Although the reputation of Bodrum's boat yards dates back to ancient times, today craftsmen still build the traditional yachts: the tirhandil with a pointed bow and stern, and the broad beamed, rounded stern gulette. The latter are frequently used for excursions and pleasure trips, as well as in the annual October Bodrum Cup Race.

The yearly throng of visitors has encouraged small entrepreneurs to make shopping in Bodrum a delight. Leather goods of all kinds, natural sponges and the local blue glass beads are among the bargains to be found in the friendly little shops along the narrow, white- walled streets. Charming boutiques offer kilims, carpets, sandals and embroidery as well as original fashions in soft cotton.

Bodrum has gained the reputation of being a center of the Turkish art community with its lively, friendly and Bohemian atmosphere and many small galleries. This community has encouraged an informal daytime lifestyle and an exciting nightlife. Early evenings in Bodrum are for savoring fresh seafood and other Aegean specialties of the many restaurants.

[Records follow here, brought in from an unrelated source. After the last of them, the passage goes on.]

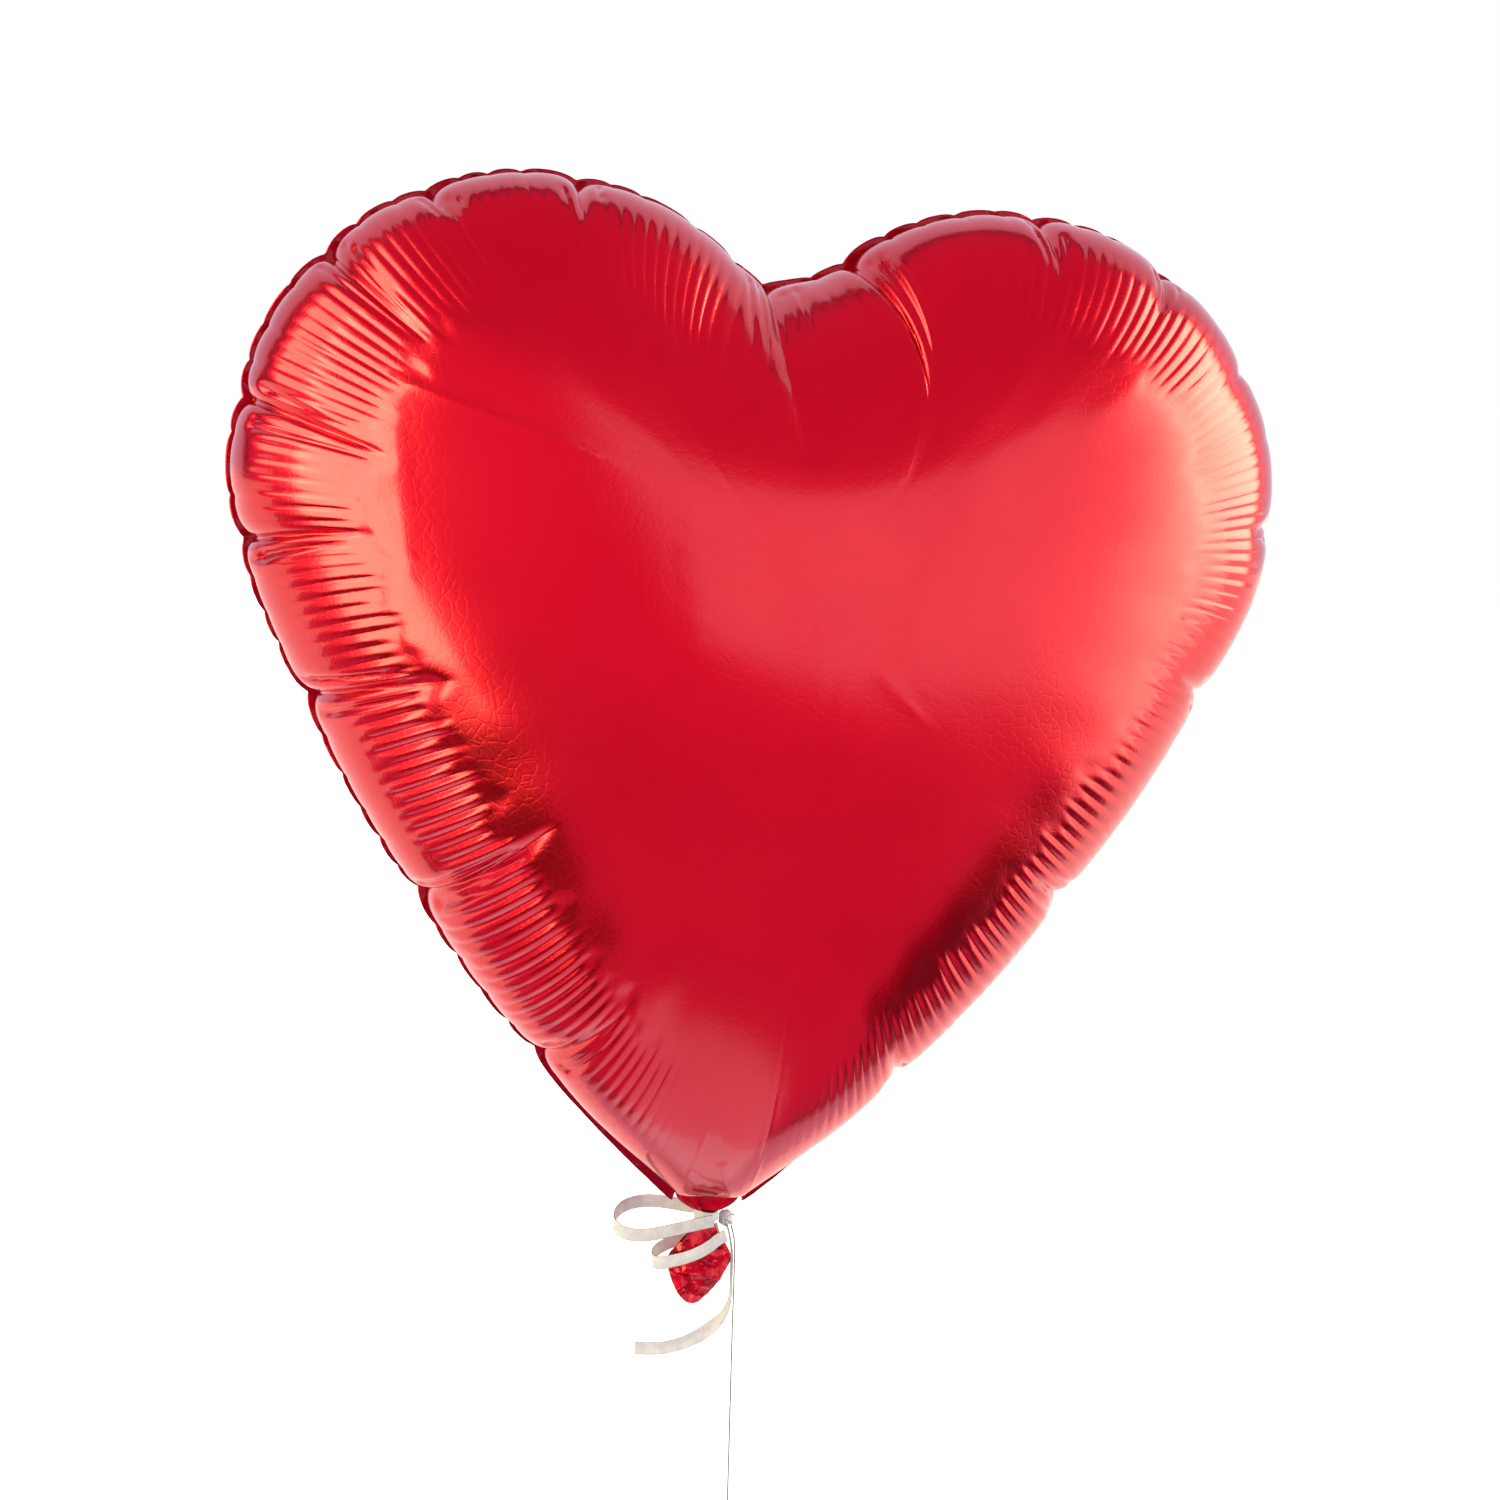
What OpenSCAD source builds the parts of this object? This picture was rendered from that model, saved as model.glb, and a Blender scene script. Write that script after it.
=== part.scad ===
// Heart-shaped foil balloon, filled and tied. Two bulged film panels meet at a flat heat-sealed
// flange, a clear self-sealing valve lies inside, and the neck is gathered and tied with flat
// curling ribbon. Below the tie hang the tail, a short curled end and a long tether with a loop.
// The origin is at the middle of the tie. +Z runs up the heart, the front faces -Y, +X is right.

/* [Heart] */
// Radius of each of the two round lobes
lobe_r = 100; // [95:1:104]
// Distance of each lobe's centre from the middle of the heart
lobe_x = 83.5; // [80:0.5:86]
// Height of the lobes' centres above the tie
lobe_z = 267; // [255:1:280]
// Radius of the long curve of each side
side_r = 630; // [500:10:1200]
// Radius of the notch between the lobes
dip_r = 30; // [24:1:40]
// Half of the width of the heart's lower end
tip_half_w = 12.5; // [11:0.5:16]
// Height of the heart's lower end above the tie
tip_z = 8.5; // [8:0.5:12]
// How full of gas the balloon is, 1 for firm
fullness = 1; // [0.8:0.05:1.1]

/* [Film] */
// Thickness that stands for the film where the panels are flattest
film_t = 0.6; // [0.4:0.1:1]
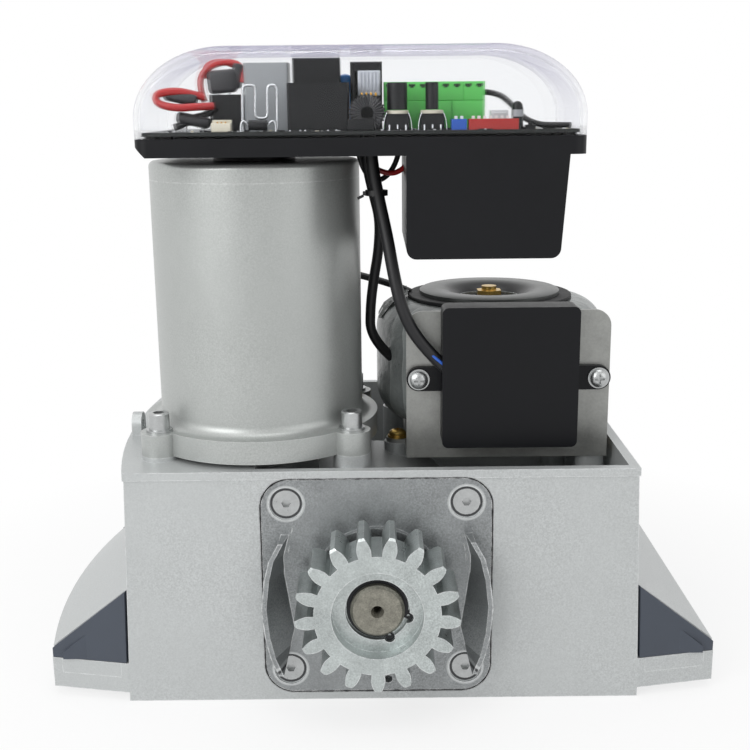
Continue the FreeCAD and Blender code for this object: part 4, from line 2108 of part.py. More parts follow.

Afterwards, night clubs (some with cabaret) and superb discos keep you going until dawn. The beautiful Bodrum Peninsula suits holiday makers interested in a subdued and relaxing atmosphere. Enchanting villages, with guest houses and small hotels on quiet bays, dot the peninsula. On the southern coast, Bardakci, Gumbet, Bitez, Aktur, Ortakent Yalisi, Karaincir, Bagla and Akyarlar have fine, sandy beaches (Bitez, Ortakent and Aktur are blue-flag beaches). Campers and windsurfers enjoy Gumbet, and at Bitez colorful sailboards weave skillfully among the yachts in the bay. On shore you can enjoy quiet walks through the orange and tangerine groves bordering the beach. Ortakent has one of the longest stretches of sandy beach in the area and offers an ideal place for relaxing in solitude. One of the most beautiful beaches on the Bodrum peninsula is Karaincir, ideal for active days by the sea and relaxed, leisurely evenings with local villagers. Finally, Akyarlar enjoys a well-deserved reputation for the fine, powdery sands of its beach.